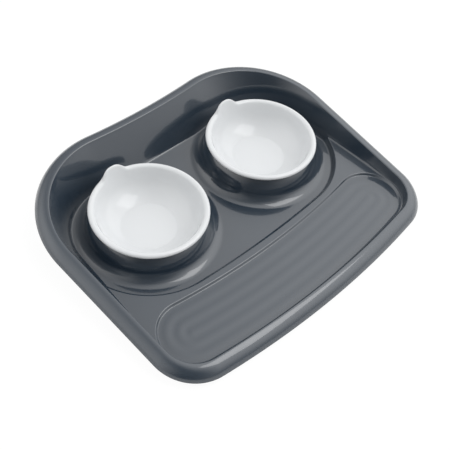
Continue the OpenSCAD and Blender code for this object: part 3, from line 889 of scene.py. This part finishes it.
corners = FLOOR_HALF * np.array([[-1, -1, 0], [1, -1, 0], [1, 1, 0], [-1, 1, 0]]) - [0, 0, FLOOR_GAP]
floor = add_mesh("studio_floor", corners, [(0, 1, 2, 3)])
paper = Finish("white_paper", Roughness=0.9)
fibre = paper.noise(scale=350.0, detail=2.0, rough=0.5)
paper.coat("Base Color", paper.mix(fibre, PAPER_DARK, PAPER_LIGHT))
seen = paper.node("ShaderNodeLightPath")
glow = paper.node("ShaderNodeEmission", {}, {"Strength": WHITE_GLOW})
lit = Socket(paper, paper.tree.nodes[SHADER].outputs[0])
shown = paper.node("ShaderNodeMixShader", {}, {0: seen * GLOW_SHARE, 1: lit, 2: glow})
paper.feed("Material Output", "Surface", shown)
floor.data.materials.append(paper.data)

# %% [markdown]
# ## Sky
# A glossy tray shows the studio round it, and the photograph's long soft reflections come from
# wide lit and unlit walls. Large lamps would show as crisp rectangles in the skin, so the walls
# are smooth regions of the sky: each fades from one level to another around its own direction.
# The camera itself sees the sky as plain white.

# %% Sky
OVERHEAD, BACK_WALL = (0, 0, 1), (-0.25, 0.88, 0.40)
CAMERA_SIDE, RIGHT_PANEL, LEFT_PANEL = (-0.63, -0.44, 0.64), (0.69, -0.29, 0.66), (-0.80, 0.45, 0.40)

world = bpy.data.worlds.new("studio")
bpy.context.scene.world = world
world.use_nodes = True
sky = Graph(world.node_tree)
sky.tree.nodes["Background"].inputs["Color"].default_value = (1, 1, 1, 1)
toward_sky = sky.node("ShaderNodeTexCoord", output=0)


def region(direction, edge, core, outside, within):
    """A level that changes around a direction, where the sky faces it between edge and core."""
    facing = sky.node("ShaderNodeVectorMath", {"operation": "DOT_PRODUCT"},
                      {0: toward_sky, 1: direction}, 1)
    return sky.range(facing, edge, core, outside, within, "SMOOTHSTEP")


level = region(CAMERA_SIDE, edge=0.45, core=0.93, outside=0.90, within=0.22)
level = level * region(OVERHEAD, edge=0.0, core=0.6, outside=0.45, within=1.0)
level = level * region(BACK_WALL, edge=0.3, core=1.0, outside=1.0, within=0.65)
level = level + region(RIGHT_PANEL, edge=0.45, core=1.0, outside=0.0, within=0.80)
level = level + region(LEFT_PANEL, edge=0.45, core=1.0, outside=0.0, within=0.85)
in_view = sky.node("ShaderNodeLightPath")
sky.feed("Background", "Strength", level + (WHITE_GLOW - level) * in_view)
print("sky:", len(sky.tree.nodes), "nodes")

# %% [markdown]
# ## Key lamp
# One softbox above and in front makes the square highlight in each dish and the shine on the
# stands' edges. It is a rectangular lamp, because the highlights are square, and it faces the
# middle of the object.

# %% Key lamp
KEY_SPOT = Vector((0.39, -0.46, 1.11))
KEY_W, KEY_D, KEY_RADIANCE = 0.62, 0.66, 2.2

softbox = bpy.data.lights.new("key_softbox", "AREA")
softbox.shape, softbox.size, softbox.size_y = "RECTANGLE", KEY_W, KEY_D
softbox.energy = KEY_RADIANCE * math.pi * KEY_W * KEY_D
lamp = bpy.data.objects.new("key_softbox", softbox)
bpy.context.scene.collection.objects.link(lamp)
lamp.location = KEY_SPOT
lamp.rotation_euler = (-KEY_SPOT).to_track_quat("-Z", "Y").to_euler()
print("key lamp: %.2f W" % softbox.energy)

# %% [markdown]
# ## Camera
# The camera's place was solved from the photograph: the two round lips, whose size and height are
# the same, fix the direction, the distance and the lens. The picture is also turned by 8 degrees.
# The place is a target on the tray, two angles and a distance, which are easier to adjust than
# a point in space.

# %% Camera
IMAGE_PX, FOCAL_PX, SENSOR_MM = 450, 765.1, 36.0
AZIMUTH, ELEVATION, ROLL = math.radians(-49.76), math.radians(51.44), math.radians(8.17)
DISTANCE, TARGET = 789.1, Vector((-36.1, BOWL_Y - 65.6, 35.6))
NEAREST, FARTHEST = 0.05, 50

back = Vector((math.sin(AZIMUTH) * math.cos(ELEVATION), -math.cos(AZIMUTH) * math.cos(ELEVATION),
               math.sin(ELEVATION)))
right = (-back).cross(Vector((0, 0, 1))).normalized()
up = right.cross(-back)
camera_x = right * math.cos(ROLL) + up * math.sin(ROLL)
camera_y = up * math.cos(ROLL) - right * math.sin(ROLL)
spot = (TARGET + back * DISTANCE) * MM

lens = bpy.data.cameras.new("shop_camera")
lens.sensor_width, lens.lens = SENSOR_MM, FOCAL_PX * SENSOR_MM / IMAGE_PX
lens.clip_start, lens.clip_end = NEAREST, FARTHEST
camera = bpy.data.objects.new("shop_camera", lens)
bpy.context.scene.collection.objects.link(camera)
turned = Matrix((camera_x, camera_y, back)).transposed().to_4x4()
camera.matrix_world = Matrix.Translation(spot) @ turned
bpy.context.scene.camera = camera
print("camera at", [round(v, 3) for v in spot], "lens %.1f mm" % lens.lens)

# %% [markdown]
# ## Finish
# The plain view shows colours as they are, so that they can be compared with the photograph.

# %% Finish
bpy.context.scene.view_settings.view_transform = "Standard"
· · · ·
Problem requirements
Give the listing again, word for word.

Response
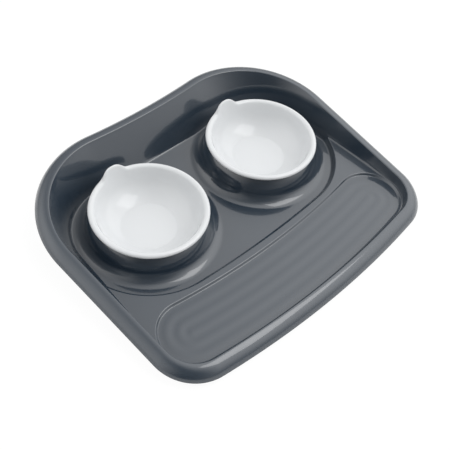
Continue the OpenSCAD and Blender code for this object: part 3, from line 889 of scene.py. This part finishes it.
corners = FLOOR_HALF * np.array([[-1, -1, 0], [1, -1, 0], [1, 1, 0], [-1, 1, 0]]) - [0, 0, FLOOR_GAP]
floor = add_mesh("studio_floor", corners, [(0, 1, 2, 3)])
paper = Finish("white_paper", Roughness=0.9)
fibre = paper.noise(scale=350.0, detail=2.0, rough=0.5)
paper.coat("Base Color", paper.mix(fibre, PAPER_DARK, PAPER_LIGHT))
seen = paper.node("ShaderNodeLightPath")
glow = paper.node("ShaderNodeEmission", {}, {"Strength": WHITE_GLOW})
lit = Socket(paper, paper.tree.nodes[SHADER].outputs[0])
shown = paper.node("ShaderNodeMixShader", {}, {0: seen * GLOW_SHARE, 1: lit, 2: glow})
paper.feed("Material Output", "Surface", shown)
floor.data.materials.append(paper.data)

# %% [markdown]
# ## Sky
# A glossy tray shows the studio round it, and the photograph's long soft reflections come from
# wide lit and unlit walls. Large lamps would show as crisp rectangles in the skin, so the walls
# are smooth regions of the sky: each fades from one level to another around its own direction.
# The camera itself sees the sky as plain white.

# %% Sky
OVERHEAD, BACK_WALL = (0, 0, 1), (-0.25, 0.88, 0.40)
CAMERA_SIDE, RIGHT_PANEL, LEFT_PANEL = (-0.63, -0.44, 0.64), (0.69, -0.29, 0.66), (-0.80, 0.45, 0.40)

world = bpy.data.worlds.new("studio")
bpy.context.scene.world = world
world.use_nodes = True
sky = Graph(world.node_tree)
sky.tree.nodes["Background"].inputs["Color"].default_value = (1, 1, 1, 1)
toward_sky = sky.node("ShaderNodeTexCoord", output=0)


def region(direction, edge, core, outside, within):
    """A level that changes around a direction, where the sky faces it between edge and core."""
    facing = sky.node("ShaderNodeVectorMath", {"operation": "DOT_PRODUCT"},
                      {0: toward_sky, 1: direction}, 1)
    return sky.range(facing, edge, core, outside, within, "SMOOTHSTEP")


level = region(CAMERA_SIDE, edge=0.45, core=0.93, outside=0.90, within=0.22)
level = level * region(OVERHEAD, edge=0.0, core=0.6, outside=0.45, within=1.0)
level = level * region(BACK_WALL, edge=0.3, core=1.0, outside=1.0, within=0.65)
level = level + region(RIGHT_PANEL, edge=0.45, core=1.0, outside=0.0, within=0.80)
level = level + region(LEFT_PANEL, edge=0.45, core=1.0, outside=0.0, within=0.85)
in_view = sky.node("ShaderNodeLightPath")
sky.feed("Background", "Strength", level + (WHITE_GLOW - level) * in_view)
print("sky:", len(sky.tree.nodes), "nodes")

# %% [markdown]
# ## Key lamp
# One softbox above and in front makes the square highlight in each dish and the shine on the
# stands' edges. It is a rectangular lamp, because the highlights are square, and it faces the
# middle of the object.

# %% Key lamp
KEY_SPOT = Vector((0.39, -0.46, 1.11))
KEY_W, KEY_D, KEY_RADIANCE = 0.62, 0.66, 2.2

softbox = bpy.data.lights.new("key_softbox", "AREA")
softbox.shape, softbox.size, softbox.size_y = "RECTANGLE", KEY_W, KEY_D
softbox.energy = KEY_RADIANCE * math.pi * KEY_W * KEY_D
lamp = bpy.data.objects.new("key_softbox", softbox)
bpy.context.scene.collection.objects.link(lamp)
lamp.location = KEY_SPOT
lamp.rotation_euler = (-KEY_SPOT).to_track_quat("-Z", "Y").to_euler()
print("key lamp: %.2f W" % softbox.energy)

# %% [markdown]
# ## Camera
# The camera's place was solved from the photograph: the two round lips, whose size and height are
# the same, fix the direction, the distance and the lens. The picture is also turned by 8 degrees.
# The place is a target on the tray, two angles and a distance, which are easier to adjust than
# a point in space.

# %% Camera
IMAGE_PX, FOCAL_PX, SENSOR_MM = 450, 765.1, 36.0
AZIMUTH, ELEVATION, ROLL = math.radians(-49.76), math.radians(51.44), math.radians(8.17)
DISTANCE, TARGET = 789.1, Vector((-36.1, BOWL_Y - 65.6, 35.6))
NEAREST, FARTHEST = 0.05, 50

back = Vector((math.sin(AZIMUTH) * math.cos(ELEVATION), -math.cos(AZIMUTH) * math.cos(ELEVATION),
               math.sin(ELEVATION)))
right = (-back).cross(Vector((0, 0, 1))).normalized()
up = right.cross(-back)
camera_x = right * math.cos(ROLL) + up * math.sin(ROLL)
camera_y = up * math.cos(ROLL) - right * math.sin(ROLL)
spot = (TARGET + back * DISTANCE) * MM

lens = bpy.data.cameras.new("shop_camera")
lens.sensor_width, lens.lens = SENSOR_MM, FOCAL_PX * SENSOR_MM / IMAGE_PX
lens.clip_start, lens.clip_end = NEAREST, FARTHEST
camera = bpy.data.objects.new("shop_camera", lens)
bpy.context.scene.collection.objects.link(camera)
turned = Matrix((camera_x, camera_y, back)).transposed().to_4x4()
camera.matrix_world = Matrix.Translation(spot) @ turned
bpy.context.scene.camera = camera
print("camera at", [round(v, 3) for v in spot], "lens %.1f mm" % lens.lens)

# %% [markdown]
# ## Finish
# The plain view shows colours as they are, so that they can be compared with the photograph.

# %% Finish
bpy.context.scene.view_settings.view_transform = "Standard"